Output, word for word, every line from the start of the listing down to and including the line that contains "(GROOVE_R - 0.5, low"; include nothing else.

> [Records for this task]
★ ★ ★
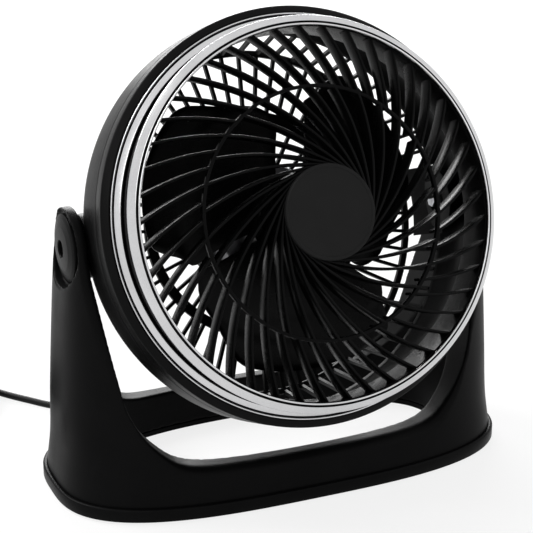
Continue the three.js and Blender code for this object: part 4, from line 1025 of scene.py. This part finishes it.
def rib_front(r):
    """How far forward the ribs' domed fronts are."""
    return HUB_FACE - DOME * (r / DOME_R) ** 2


def spiral_ribs(count, from_r, to_r, steps):
    return grown(SPIRAL, {
        "Count": count, "First Angle": math.radians(RIB_FIRST), "Tangent Radius": TANGENT_R,
        "From Radius": from_r, "To Radius": to_r, "Lead": LEAD, "Width": RIB_WIDTH,
        "Depth": RIB_DEPTH, "Hub Face": HUB_FACE, "Dome": DOME, "Rim Radius": DOME_R,
        "Edge Round": RIB_EDGE, "Steps": steps, "Finish": finishes["guard"]})


def guard_rim():
    """The guard's deep wall, with the flange that the bezel's lip holds."""
    top, flange = BEVEL_TOP - 0.9, RIM_BACK + FLANGE_WALL
    return turned([
        (GRILLE_BORE, RIM_BACK, 0.3), (FLANGE_R, RIM_BACK), (FLANGE_R, flange, 0.3),
        (GRILLE_R, flange), (GRILLE_R, BEVEL_TOP - 3.7), (GROOVE_R + 0.8, top),
        (RIM_MOUTH, top, 0.4)], 240)


def guard_ring():
    front = rib_front(RING_R) - 0.15
    half = RING_WIDTH / 2
    return hoop(RING_R - half, RING_R + half, front - RING_DEPTH, front, (0.4, 0.4, 0.5, 0.5), 180)


def guard_hub():
    front = rib_front(HUB_R + 1.5) - 0.1
    out, inside, wall = HUB_R - 0.2, HUB_R - 2.6, 3
    return turned([(0, front), (out, front, 0.5), (out, front - RIB_DEPTH, 0.5),
                   (inside, front - RIB_DEPTH, 0.3), (inside, front - wall), (0, front - wall)], 96)


def groove_shade_floor():
    """A black floor in the groove between the bevel and the lip: painted shade, a dark sheet where the
    groove lies only in shade.
    """
    low = BEVEL_TOP - 1.2
    return turned([(GROOVE_R - 0.6, low), (GROOVE_R + 0.8, low), (GROOVE_R + 0.7, low + 1.1, 0.1),
                   (GROOVE_R - 0.5, low + 1.5, 0.1)], 240)


# The black groove floor joined here is painted shade between the bright bevel and the lip.
guard = joined([
    guard_rim(), guard_ring(), guard_hub(), groove_shade_floor(),
    spiral_ribs(INNER_RIBS, TANGENT_R + 0.35, RING_R, 26),
    spiral_ribs(OUTER_RIBS, RING_R, RIM_MOUTH + 0.6, 14)])
piece("spiral_guard", guard, HEAD, "guard", "head", ["front_grille"], 40)

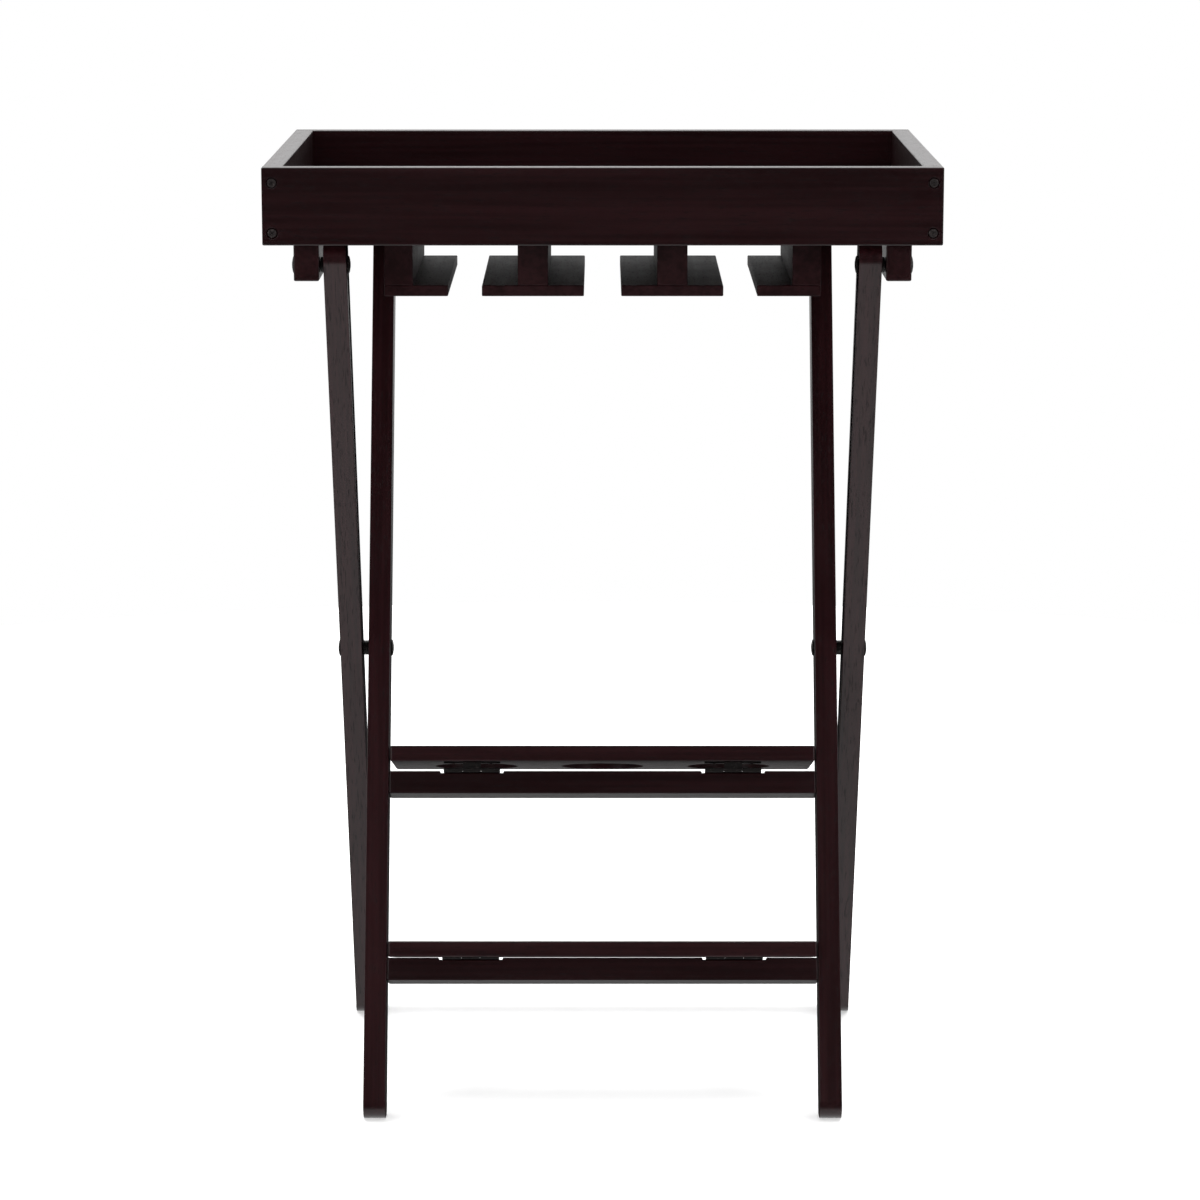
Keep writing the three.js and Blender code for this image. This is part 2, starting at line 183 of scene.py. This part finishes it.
def lay_floor():
    paper, graph, shader = principled("floor_paper", Roughness=0.9)
    shader.inputs["Specular IOR Level"].default_value = 0.0
    shader.inputs["Emission Color"].default_value = (1, 1, 1, 1)
    shader.inputs["Emission Strength"].default_value = FLOOR_GLOW
    place = graph.add("ShaderNodeTexCoord", output="Object")
    fibre = graph.add("ShaderNodeTexNoise", None, {"Vector": place, "Scale": 180.0, "Detail": 3.0})
    colour = graph.mix(fibre, (0.93, 0.93, 0.93, 1), (0.95, 0.95, 0.95, 1))
    graph.tree.links.new(colour.socket, shader.inputs["Base Color"])
    disc = bmesh.new()
    bmesh.ops.create_circle(disc, cap_ends=True, segments=96, radius=FLOOR_RADIUS)
    mesh = bpy.data.meshes.new("floor")
    disc.to_mesh(mesh)
    mesh.materials.append(paper)
    floor = new_object("floor", mesh)
    floor.visible_glossy = False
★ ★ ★
> [Task response]
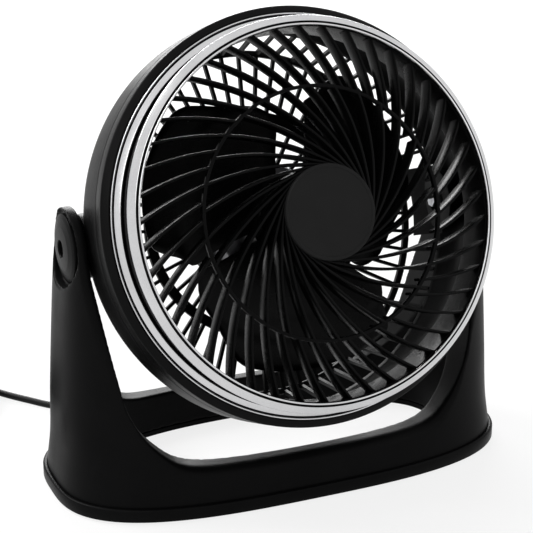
Continue the three.js and Blender code for this object: part 4, from line 1025 of scene.py. This part finishes it.
def rib_front(r):
    """How far forward the ribs' domed fronts are."""
    return HUB_FACE - DOME * (r / DOME_R) ** 2


def spiral_ribs(count, from_r, to_r, steps):
    return grown(SPIRAL, {
        "Count": count, "First Angle": math.radians(RIB_FIRST), "Tangent Radius": TANGENT_R,
        "From Radius": from_r, "To Radius": to_r, "Lead": LEAD, "Width": RIB_WIDTH,
        "Depth": RIB_DEPTH, "Hub Face": HUB_FACE, "Dome": DOME, "Rim Radius": DOME_R,
        "Edge Round": RIB_EDGE, "Steps": steps, "Finish": finishes["guard"]})


def guard_rim():
    """The guard's deep wall, with the flange that the bezel's lip holds."""
    top, flange = BEVEL_TOP - 0.9, RIM_BACK + FLANGE_WALL
    return turned([
        (GRILLE_BORE, RIM_BACK, 0.3), (FLANGE_R, RIM_BACK), (FLANGE_R, flange, 0.3),
        (GRILLE_R, flange), (GRILLE_R, BEVEL_TOP - 3.7), (GROOVE_R + 0.8, top),
        (RIM_MOUTH, top, 0.4)], 240)


def guard_ring():
    front = rib_front(RING_R) - 0.15
    half = RING_WIDTH / 2
    return hoop(RING_R - half, RING_R + half, front - RING_DEPTH, front, (0.4, 0.4, 0.5, 0.5), 180)


def guard_hub():
    front = rib_front(HUB_R + 1.5) - 0.1
    out, inside, wall = HUB_R - 0.2, HUB_R - 2.6, 3
    return turned([(0, front), (out, front, 0.5), (out, front - RIB_DEPTH, 0.5),
                   (inside, front - RIB_DEPTH, 0.3), (inside, front - wall), (0, front - wall)], 96)


def groove_shade_floor():
    """A black floor in the groove between the bevel and the lip: painted shade, a dark sheet where the
    groove lies only in shade.
    """
    low = BEVEL_TOP - 1.2
    return turned([(GROOVE_R - 0.6, low), (GROOVE_R + 0.8, low), (GROOVE_R + 0.7, low + 1.1, 0.1),
                   (GROOVE_R - 0.5, low + 1.5, 0.1)], 240)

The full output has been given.